Note: Anything overlapping with the default values.yaml file can be omitted from the specific files passed with the -f flag.

Running

To run the workload, simply pipe the generated manifests to a kubectl command, like:

helm template ./ --name-template 8b | kubectl apply -f -

Docker image

We recommend using the rocm/megatron-lm:v25.4 image or later versions of it.

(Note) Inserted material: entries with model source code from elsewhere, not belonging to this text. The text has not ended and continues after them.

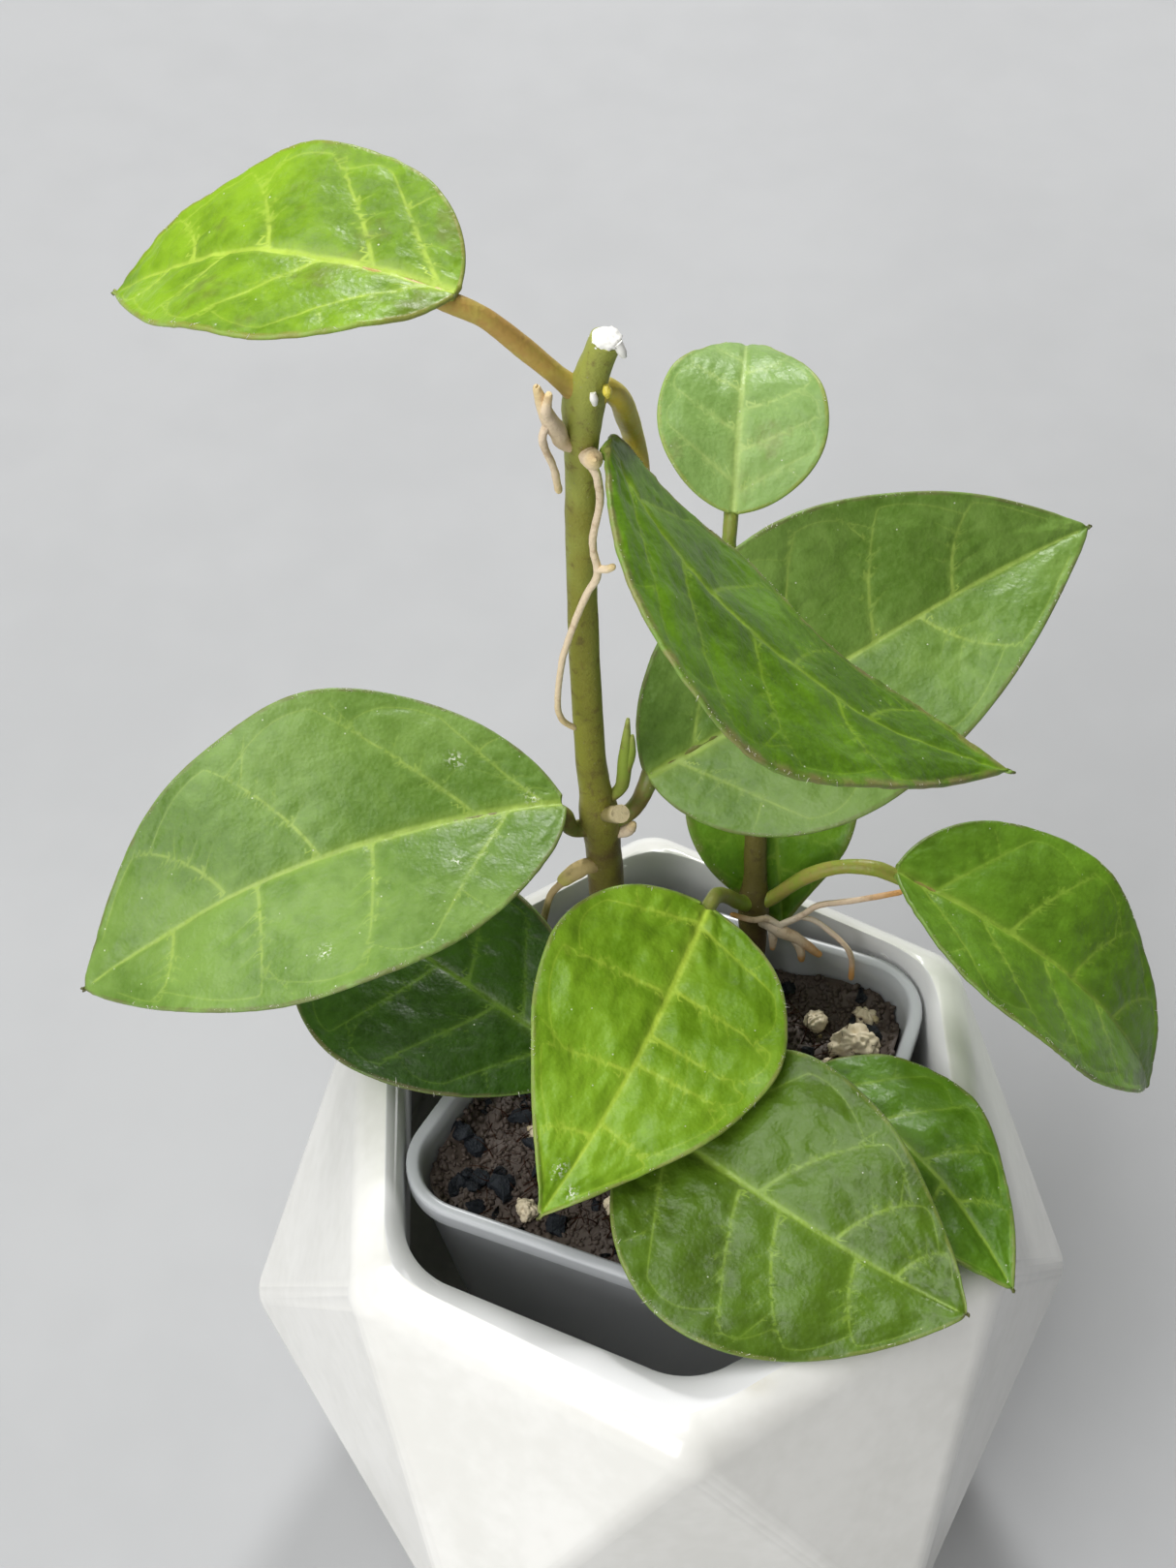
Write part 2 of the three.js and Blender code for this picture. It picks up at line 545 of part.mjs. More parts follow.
// Width of a blade at s from base to tip, as a share of its widest place.
function bladeOutline({ shoulder, taper }, s) {
  const { blunt } = BLADE;
  const widest = shoulder / (shoulder + taper);
  const rise = Math.sqrt(s / widest) * ((s + blunt) / (widest + blunt)) ** (shoulder - 0.5);
  return rise * ((1 - s) / (1 - widest)) ** taper;
}

// A point of the blade's upper face: s runs from base to tip, t from -1 (right) to 1.
function bladePoint(leaf, axes, s, t) {
  const { length, arch, skew, sway, twist, wave, waves, phase, hook } = leaf;
  const half = Math.max((t > 0 ? leaf.left : leaf.right) * bladeOutline(leaf, s), BLADE.tipWidth);
  const lift = (t > 0 ? leaf.liftLeft : leaf.liftRight) * DEG;
  const bow = 4 * s * (1 - s);
  const swing = Math.sin(2 * Math.PI * waves * s + phase * (t > 0 ? 1 : 2));
  const ripple = wave * Math.abs(t) ** 3 * Math.sqrt(bow) * swing;
  const bend = hook * THREE.MathUtils.clamp((s - BLADE.hookStart) / (1 - BLADE.hookStart), 0, 1) ** 2;
  const across = sway * bow + t * half * Math.cos(lift);
  const rise = arch * bow * (1 + skew * (2 * s - 1)) + Math.abs(t) * half * Math.sin(lift) + ripple + bend;
  const turn = twist * DEG * (s - 0.5);
  return new THREE.Vector3(...leaf.base)
    .addScaledVector(axes.along, length * s)
    .addScaledVector(axes.left, across * Math.cos(turn) - rise * Math.sin(turn))
    .addScaledVector(axes.up, across * Math.sin(turn) + rise * Math.cos(turn));
}

// The normal of the upper face, from the chords between nearby points.
function bladeNormal(leaf, axes, s, t) {
  const stepAlong = 0.01;
  const stepAcross = 0.3;
  const ahead = bladePoint(leaf, axes, Math.min(s + stepAlong, 1 - stepAlong / 2), t);
  const behind = bladePoint(leaf, axes, Math.max(s - stepAlong, stepAlong / 2), t);
  const left = bladePoint(leaf, axes, s, Math.min(t + stepAcross, 1));
  const right = bladePoint(leaf, axes, s, Math.max(t - stepAcross, -1));
  return ahead.sub(behind).cross(left.sub(right)).normalize();
}

// The blade as a thin closed slab, split into triangles alike on both faces.
function blade(leaf, axes) {
  const { thickness, rows, columns, end } = BLADE;
  const across = 2 * columns + 1;
  const upper = [];
  const lower = [];
  for (let i = 0; i <= rows; i += 1) {
    const s = THREE.MathUtils.lerp(end, 1 - end, 0.5 - 0.5 * Math.cos((Math.PI * i) / rows));
    for (let j = -columns; j <= columns; j += 1) {
      const point = bladePoint(leaf, axes, s, j / columns);
      const normal = bladeNormal(leaf, axes, s, j / columns);
      upper.push(point);
      lower.push(point.clone().addScaledVector(normal, -thickness));
    }
  }
  const index = [];
  const under = upper.length;
  for (let i = 0; i < rows; i += 1) {
    for (let j = 0; j < across - 1; j += 1) {
      const a = i * across + j;
      const b = a + across;
      index.push(a, b, b + 1, a, b + 1, a + 1);
      index.push(under + a, under + b + 1, under + b, under + a, under + a + 1, under + b + 1);
    }
  }
  const rim = [];
  for (let j = 0; j < across; j += 1) rim.push(j);
  for (let i = 1; i <= rows; i += 1) rim.push(i * across + across - 1);
  for (let j = across - 2; j >= 0; j -= 1) rim.push(rows * across + j);
  for (let i = rows - 1; i > 0; i -= 1) rim.push(i * across);
  rim.forEach((a, i) => {
    const b = rim[(i + 1) % rim.length];
    index.push(a, b, under + b, a, under + b, under + a);
  });
  const geometry = new THREE.BufferGeometry().setFromPoints([...upper, ...lower]);
  geometry.setIndex(index);
  return geometry;
}

// Petiole and the thick first stretch of the midrib under the blade, as one strand.
function petiole(leaf, axes) {
  const { swell, keel, cover } = PETIOLE;
  const stations = leaf.petiole.map(([x, y, z], i) => [x, y, z, leaf.stalk * (i === 0 ? swell : 1)]);
  for (const [onward, share] of keel) {
    const s = leaf.joint + onward;
    const radius = leaf.stalk * share;
    const depth = radius + cover;
    const p = bladePoint(leaf, axes, s, 0).addScaledVector(bladeNormal(leaf, axes, s, 0), -depth);
    stations.push([p.x, p.y, p.z, radius]);
  }
  return strand(stations, PETIOLE);
}

function leafGeometry(leaf) {
  const axes = bladeAxes(leaf);
  return seatOnStem(join([blade(leaf, axes), petiole(leaf, axes)]), leaf.stem);
}

// ---------------------------------------------------------------- sap

// Dried sap on the cut top of the main stem: a low dome with a drip down one side.
function sapCap() {
  const { radius, height, sides, rings, drip } = SAP_CAP;
  const [x, y, z, stemRadius] = STEMS.stem_main.at(-1);
  const dome = new THREE.SphereGeometry(radius, sides, rings);
  dome.scale(1, height / radius, 1);
  dome.rotateX(Math.PI / 2);
  dome.translate(x, y, z + SEAT_GAP);
  const cutEnd = [x + SEAT_GAP / 3, y, z + SEAT_GAP, stemRadius - SEAT_GAP];
  const stem = grown([...STEMS.stem_main, cutEnd]);
  return subtract(join([dome, strand(drip, GROWTH)]), stem);
}

// ---------------------------------------------------------------- assembly

function place(name, geometry, color, gloss) {
  const material = new THREE.MeshStandardMaterial({ color, roughness: 1 - gloss, metalness: 0 });
  const mesh = new THREE.Mesh(geometry, material);
  mesh.name = name;
  return mesh;
}

function plant() {
  const group = new THREE.Group();
  for (const [name, stations] of Object.entries(STEMS)) {
    group.add(place(name, strand(stations, STEM), COLOURS.stemGreen, 0.4));
  }
  for (const [name, leaf] of Object.entries(LEAVES)) {
    const light = ['leaf_upper_left', 'leaf_rear_round'].includes(name);
    group.add(place(name, leafGeometry(leaf), light ? COLOURS.leafLight : COLOURS.leaf, 0.65));
  }
  for (const [name, strands] of Object.entries(GROWTHS)) {
    const green = ['shoot_bud', 'pruned_stub'].includes(name);
    const stem = name === 'rear_stem_roots' ? 'stem_rear' : 'stem_main';
    const geometry = join(strands.map((stations) => strand(stations, GROWTH)));
    group.add(place(name, seatOnStem(geometry, stem), green ? COLOURS.bud : COLOURS.root, 0.2));
  }
  group.add(place('sap_cap', sapCap(), COLOURS.sap, 0.5));
  return group;
}

const pottedHoya = new THREE.Group();
pottedHoya.add(place('planter', planter(), COLOURS.ceramic, 0.85));
pottedHoya.add(place('grow_pot', growPot(), COLOURS.plastic, 0.6));
pottedHoya.add(place('soil', soil(), COLOURS.soil, 0.05));
STONES.forEach((stone, i) => {
  pottedHoya.add(place(`pumice_${i + 1}`, stoneGeometry(stone, 0), COLOURS.stone, 0.1));
});
pottedHoya.add(plant());

export default pottedHoya;
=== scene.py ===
"""The looks of a potted hoya: a wax plant in a square grow pot inside a white six-sided planter.

Sizes are written in millimetres and become metres where a mesh is made. The frame is the
CAD model's own: +Z up, -Y the front, the origin in the middle of the planter's underside.
"""
import logging
import math
from dataclasses import dataclass
from enum import Enum
from functools import cache
from typing import Any, Callable, Iterable

import bpy
import numpy as np
from mathutils import Matrix, Vector

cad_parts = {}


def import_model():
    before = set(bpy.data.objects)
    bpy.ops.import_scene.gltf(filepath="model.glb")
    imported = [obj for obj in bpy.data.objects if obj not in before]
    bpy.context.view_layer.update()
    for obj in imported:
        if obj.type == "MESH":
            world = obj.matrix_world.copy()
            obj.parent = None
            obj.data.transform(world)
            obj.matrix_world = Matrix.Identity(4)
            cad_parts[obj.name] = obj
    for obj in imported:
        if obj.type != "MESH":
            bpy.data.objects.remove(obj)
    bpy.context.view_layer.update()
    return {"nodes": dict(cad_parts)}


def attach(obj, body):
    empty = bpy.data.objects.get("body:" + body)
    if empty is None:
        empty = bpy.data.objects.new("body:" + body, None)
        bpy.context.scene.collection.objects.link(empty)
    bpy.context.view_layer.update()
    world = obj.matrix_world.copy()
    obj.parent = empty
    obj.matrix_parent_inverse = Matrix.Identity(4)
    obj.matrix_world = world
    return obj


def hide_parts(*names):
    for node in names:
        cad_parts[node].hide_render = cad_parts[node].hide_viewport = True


LOG = logging.getLogger("potted_hoya")
MM = 0.001
BODY = "root"
LATTICE = 64  # heights along each side of the noise's lattice
LATTICE_SHIFT = 20  # cells from the lattice's corner to the origin
FRONT = -90  # the planter's front corner, in degrees
SIXTH = 60  # degrees from one of its corners to the next

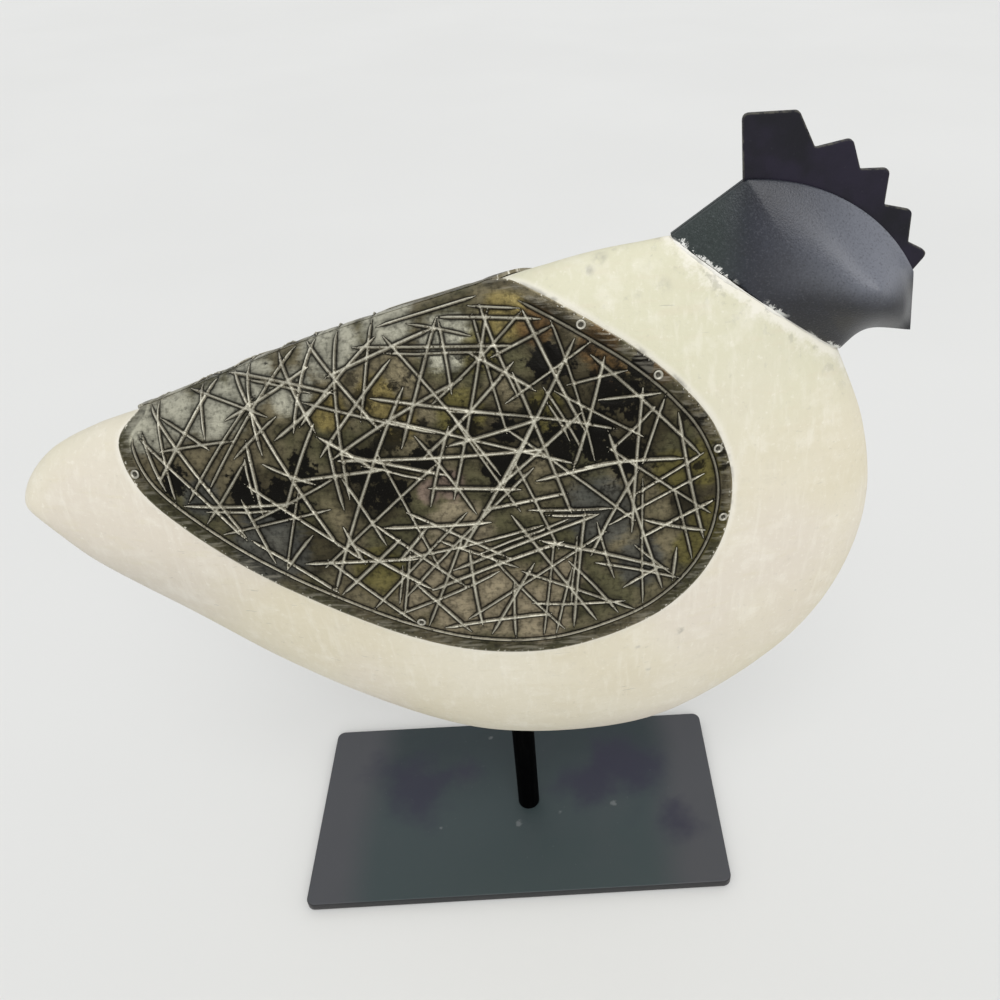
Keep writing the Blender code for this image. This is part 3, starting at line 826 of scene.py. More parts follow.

Note: this workload has been tested with images: - rocm/megatron-lm:v25.4

Assumptions

Some assumptions for running the pretraining jobs are as follows: The initial model checkpoint and data, both in Megatron format, are located in an S3-compatible storage. Additionally, it is assumed that a secret containing the S3 storage provider's HMAC credentials (access key and secret key) is present in the namespace where the jobs are executed. The defaults (as viewed from the Kubernetes manifest's perspective) are:

- name: BUCKET_STORAGE_ACCESS_KEY
    valueFrom:
    secretKeyRef:
        name: minio-credentials
        key: minio-access-key
- name: BUCKET_STORAGE_SECRET_KEY
    valueFrom:
    secretKeyRef:
        name: minio-credentials
        key: minio-secret-key

Cleanup

Note that this chart, when applied with kubectl, will create Job and ConfigMap objects. After the Job has finished, there is a 3600-second grace period to remove the Job object from the namespace. However, the cleanup of the ConfigMap must be done manually. For example, to delete the ConfigMap llm-pretraining-megatron-lm-job-8b from the user's active namespace:

kubectl delete configmap llm-pretraining-megatron-lm-job-8b

Alternatively one can use the garbage collection utility script ../utils/gc.sh to manage cleanup automatically. After the workload is submitted to the kubernetes cluster run ../utils/gc.sh <job-name> <namespace> to attach configmap to the lifecycle of the job object, e.g., for the above example:

../utils/gc.sh llm-pretraining-megatron-lm-job-8b <ACTIVE_NAMESPACE>